I'll give this more consideration. Thanks for the information.
-- edp
|
| 1078.10 | I must be a Bayesian | RELYON::HOWE | | Wed May 17 1989 13:47 | 44 |
| Probably a fascinating subject.
RE: .7
> could work from axioms to determine the probability of an event.
---
A Bayesian would say the probability is not deterministic, i.e. it is
subject to change based on new information. It reflects the observer's
belief about the true state of nature (which may never be known).
RE: .8 (Nice summary, Wally)
> [frequentist's statement]
> "You begin by asking for the probability that a card is red, but this
> is not a sensible question. The card is either red or it isn't. The
> valid equivalent is to ask what fraction of cards in a long series of
> repetitions will be red.
A Bayesian would counter that the "valid equivalent" is not a sensible
question in many cases, e.g., what is the probability that MY ride on
the space shuttle will end in disaster?
RE: .9
> I wonder what a frequentist would make of quantum mechanics?
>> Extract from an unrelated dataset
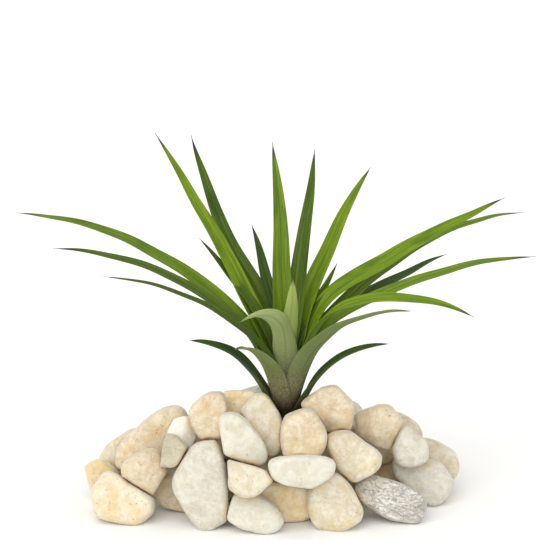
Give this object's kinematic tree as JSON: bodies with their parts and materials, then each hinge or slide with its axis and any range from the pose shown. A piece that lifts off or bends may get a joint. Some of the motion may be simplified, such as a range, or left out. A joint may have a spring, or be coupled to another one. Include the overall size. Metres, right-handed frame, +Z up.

Hmmm...I recall that Einstein's problem with quantum mechanics was
something like "God does not roll dice to determine physical laws."
RE: .4
>arbitrary - he must not show you the good one - at the end it is 99-1 that
>the remaining door is so not by chance but by process of eliminating 98
>worthless doors; so you should always switch.
I'm having a tough time swallowing this. After Monty reveals the first
door, the odds are 98-1 that the selected door is the good one, and so on.
When he gets down to the last two, the odds are 1-1 for either door.
This is Bayesian revision in light of new information. This is also
what one would expect if one walked out from an isolation booth
after the process of elimination was done, and were given the choice
of doors.
Again, the selected door either hides the major prize or it doesn't.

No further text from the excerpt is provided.